Lisa Rice, president of the National Fair Housing Alliance, which is bringing the lawsuit, says her group looked at foreclosed properties in more than 70 communities across the country with comparable levels of owner-occupied homes and other similarities.

"In the white communities that we looked at, the story was completely different," she says. "The grass was mowed, the doors were secure, the windows were not broken, we didn't see trash and debris."

Bank of America said in a statement that it denies the claims in the lawsuit. "Our commitment to sustainable homeownership for low- to moderate-income and multicultural clients and communities has always been a hallmark of Bank of America," it said.

But in a disparate impact lawsuit, you don't have to show that a company meant to discriminate. The company might have had the best of intentions but still have adopted a policy that has an unequal outcome with a discriminatory effect.

Rice says these types of Fair Housing Act cases go back more than 40 years. In 2015, the Supreme Court upheld the use of disparate impact while imposing some limitations. But many corporations and conservatives don't like this legal approach.

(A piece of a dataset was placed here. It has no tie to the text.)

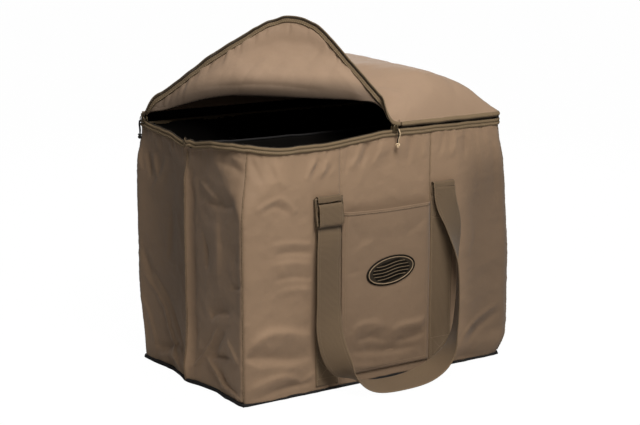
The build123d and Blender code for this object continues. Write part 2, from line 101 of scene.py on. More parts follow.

"There are always going to be racially disproportionate results for any policy," says Roger Clegg, president of the Center for Equal Opportunity, a conservative think tank that focuses on civil rights issues. Clegg, who worked in the Justice Department in the Ronald Reagan and George H.W. Bush administrations, says these disparate impact cases are often unfair to defendants because the cases find discrimination where it's not actually happening.

"If you have a landlord who says, 'I'm not going to rent to people with a history of violent crime,' " he says. "The fact that that has a racially disproportionate result does not make it discrimination."

So he says this disparate impact approach results in a lot of unfair lawsuits. And he says the Trump administration's new rule will provide clarity about the limits under the 2015 Supreme Court decision.

But Bailey, of the Center for Responsible Lending, says the proposed rule goes way beyond that. "It really makes it more difficult to bring disparate impact cases, and then it limits the damages for discrimination," she says.

Bailey says with African American homeownership rates at their lowest level in 50 years, this could set up more roadblocks.

The Department of Housing and Urban Development says it can't comment on the proposed rule yet. But in an earlier statement, HUD Secretary Ben Carson said the department "remains committed to making sure housing-related policies and practices treat people fairly."

But civil rights advocates say they're worried. They say that beyond this proposed housing rule, the Trump administration is looking to roll back civil rights protections in education and in terms of which groups of people deserve protection from discrimination.